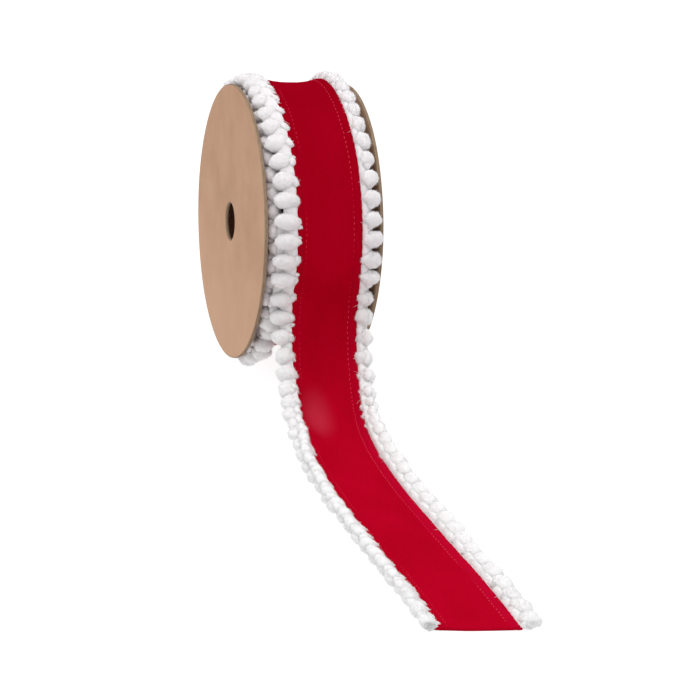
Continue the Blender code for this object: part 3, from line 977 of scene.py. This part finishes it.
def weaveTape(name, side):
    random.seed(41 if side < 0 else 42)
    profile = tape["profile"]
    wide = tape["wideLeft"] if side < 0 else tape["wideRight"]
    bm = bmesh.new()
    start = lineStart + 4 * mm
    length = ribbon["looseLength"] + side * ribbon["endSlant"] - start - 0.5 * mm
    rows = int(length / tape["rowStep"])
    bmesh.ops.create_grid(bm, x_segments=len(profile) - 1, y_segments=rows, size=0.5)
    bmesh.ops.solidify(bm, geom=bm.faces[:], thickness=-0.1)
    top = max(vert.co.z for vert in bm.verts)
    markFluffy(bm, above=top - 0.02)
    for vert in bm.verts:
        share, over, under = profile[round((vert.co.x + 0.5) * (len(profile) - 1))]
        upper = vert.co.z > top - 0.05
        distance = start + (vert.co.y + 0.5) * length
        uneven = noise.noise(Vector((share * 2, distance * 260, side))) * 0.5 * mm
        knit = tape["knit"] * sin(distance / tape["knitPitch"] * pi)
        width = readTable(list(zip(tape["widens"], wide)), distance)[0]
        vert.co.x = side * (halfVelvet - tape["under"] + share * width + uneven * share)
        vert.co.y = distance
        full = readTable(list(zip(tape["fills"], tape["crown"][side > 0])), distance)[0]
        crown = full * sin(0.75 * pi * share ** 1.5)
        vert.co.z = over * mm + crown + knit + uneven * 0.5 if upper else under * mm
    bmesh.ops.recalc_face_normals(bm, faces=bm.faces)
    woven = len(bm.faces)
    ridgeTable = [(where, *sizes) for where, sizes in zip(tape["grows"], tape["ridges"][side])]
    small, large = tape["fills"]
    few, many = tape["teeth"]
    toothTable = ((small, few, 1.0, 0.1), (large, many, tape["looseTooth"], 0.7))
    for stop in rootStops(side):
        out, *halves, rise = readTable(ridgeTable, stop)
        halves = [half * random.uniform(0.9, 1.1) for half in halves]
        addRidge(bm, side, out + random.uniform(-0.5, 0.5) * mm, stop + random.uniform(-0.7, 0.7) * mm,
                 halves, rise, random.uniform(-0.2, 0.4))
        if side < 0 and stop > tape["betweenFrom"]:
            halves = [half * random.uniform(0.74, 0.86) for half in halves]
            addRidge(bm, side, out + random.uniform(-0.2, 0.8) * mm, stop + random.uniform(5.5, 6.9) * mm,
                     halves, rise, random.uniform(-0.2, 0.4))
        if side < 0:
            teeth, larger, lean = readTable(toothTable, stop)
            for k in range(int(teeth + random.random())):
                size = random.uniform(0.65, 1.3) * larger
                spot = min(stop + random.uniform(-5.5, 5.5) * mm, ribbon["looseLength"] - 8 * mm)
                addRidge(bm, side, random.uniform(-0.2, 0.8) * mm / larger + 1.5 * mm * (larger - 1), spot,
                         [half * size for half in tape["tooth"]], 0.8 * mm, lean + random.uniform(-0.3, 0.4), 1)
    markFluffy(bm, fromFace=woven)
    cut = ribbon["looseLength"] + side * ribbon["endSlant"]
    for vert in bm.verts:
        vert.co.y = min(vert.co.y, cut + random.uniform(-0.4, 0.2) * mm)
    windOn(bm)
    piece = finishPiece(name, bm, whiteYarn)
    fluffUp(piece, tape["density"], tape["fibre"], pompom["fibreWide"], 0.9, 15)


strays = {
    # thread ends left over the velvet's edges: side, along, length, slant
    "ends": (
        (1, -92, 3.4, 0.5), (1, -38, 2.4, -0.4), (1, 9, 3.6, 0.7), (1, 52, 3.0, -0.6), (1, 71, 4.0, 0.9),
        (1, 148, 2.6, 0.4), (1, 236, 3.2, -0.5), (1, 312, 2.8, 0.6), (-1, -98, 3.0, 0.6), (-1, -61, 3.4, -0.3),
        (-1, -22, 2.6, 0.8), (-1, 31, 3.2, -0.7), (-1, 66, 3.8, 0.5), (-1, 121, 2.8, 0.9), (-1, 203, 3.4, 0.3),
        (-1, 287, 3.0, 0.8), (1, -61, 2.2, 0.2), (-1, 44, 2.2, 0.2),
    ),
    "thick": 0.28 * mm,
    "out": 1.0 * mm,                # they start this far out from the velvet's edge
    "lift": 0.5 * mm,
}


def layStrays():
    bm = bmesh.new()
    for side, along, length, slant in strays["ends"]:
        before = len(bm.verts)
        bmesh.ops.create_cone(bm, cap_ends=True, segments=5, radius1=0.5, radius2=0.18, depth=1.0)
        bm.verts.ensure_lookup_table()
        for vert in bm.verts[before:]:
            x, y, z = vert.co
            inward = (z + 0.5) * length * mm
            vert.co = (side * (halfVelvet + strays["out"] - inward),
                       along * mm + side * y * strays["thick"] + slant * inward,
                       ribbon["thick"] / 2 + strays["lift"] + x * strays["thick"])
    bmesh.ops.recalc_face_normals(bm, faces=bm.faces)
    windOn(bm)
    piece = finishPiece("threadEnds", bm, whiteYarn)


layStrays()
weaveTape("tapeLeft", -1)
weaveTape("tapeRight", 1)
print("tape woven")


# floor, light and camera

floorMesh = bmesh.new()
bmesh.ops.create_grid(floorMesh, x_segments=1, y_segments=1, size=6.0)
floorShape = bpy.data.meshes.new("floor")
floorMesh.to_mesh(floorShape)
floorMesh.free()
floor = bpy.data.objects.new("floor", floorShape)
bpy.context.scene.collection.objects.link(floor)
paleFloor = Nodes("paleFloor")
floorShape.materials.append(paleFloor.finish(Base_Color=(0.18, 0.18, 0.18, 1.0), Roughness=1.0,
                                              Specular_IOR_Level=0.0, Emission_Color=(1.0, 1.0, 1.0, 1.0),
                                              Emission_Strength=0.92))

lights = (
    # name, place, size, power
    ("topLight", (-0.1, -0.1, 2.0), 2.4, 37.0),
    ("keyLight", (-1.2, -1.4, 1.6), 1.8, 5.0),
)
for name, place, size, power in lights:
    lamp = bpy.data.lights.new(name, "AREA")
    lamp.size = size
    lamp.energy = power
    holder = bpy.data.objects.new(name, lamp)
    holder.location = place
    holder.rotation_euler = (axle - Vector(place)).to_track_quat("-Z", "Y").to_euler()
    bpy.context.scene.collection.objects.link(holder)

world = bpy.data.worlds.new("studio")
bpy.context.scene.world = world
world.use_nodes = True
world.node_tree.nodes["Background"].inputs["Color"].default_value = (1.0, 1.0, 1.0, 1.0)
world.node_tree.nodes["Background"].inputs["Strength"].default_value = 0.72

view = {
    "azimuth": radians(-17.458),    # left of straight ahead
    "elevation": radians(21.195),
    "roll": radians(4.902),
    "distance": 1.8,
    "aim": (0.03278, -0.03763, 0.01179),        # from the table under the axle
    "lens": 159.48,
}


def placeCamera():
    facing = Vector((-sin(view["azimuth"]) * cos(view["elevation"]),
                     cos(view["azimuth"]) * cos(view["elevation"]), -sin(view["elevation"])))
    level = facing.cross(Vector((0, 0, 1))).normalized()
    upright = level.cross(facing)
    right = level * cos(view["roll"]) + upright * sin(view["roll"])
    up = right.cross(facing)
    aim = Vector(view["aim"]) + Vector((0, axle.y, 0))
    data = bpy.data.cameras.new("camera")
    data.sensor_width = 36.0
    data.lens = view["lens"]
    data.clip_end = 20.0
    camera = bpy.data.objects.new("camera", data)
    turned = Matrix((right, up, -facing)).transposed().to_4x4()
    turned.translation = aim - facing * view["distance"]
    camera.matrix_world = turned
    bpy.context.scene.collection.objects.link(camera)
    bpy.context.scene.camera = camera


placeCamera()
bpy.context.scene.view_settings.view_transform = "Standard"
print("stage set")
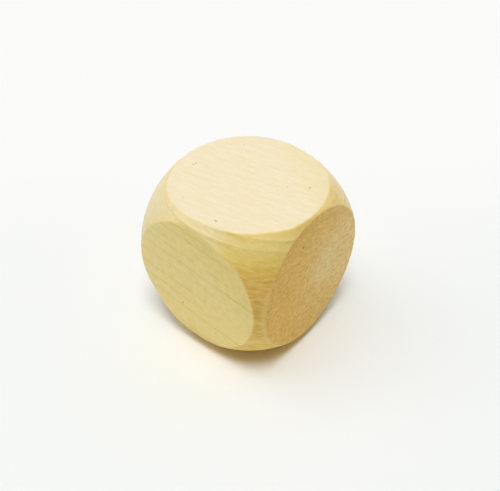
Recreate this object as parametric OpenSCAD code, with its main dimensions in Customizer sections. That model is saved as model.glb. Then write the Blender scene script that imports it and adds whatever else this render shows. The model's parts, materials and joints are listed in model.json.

_____

> EXERCISE DIRECTIONS
Only the number is required: the count of lines containing the word "Blender".

> CORRECT RESULT
2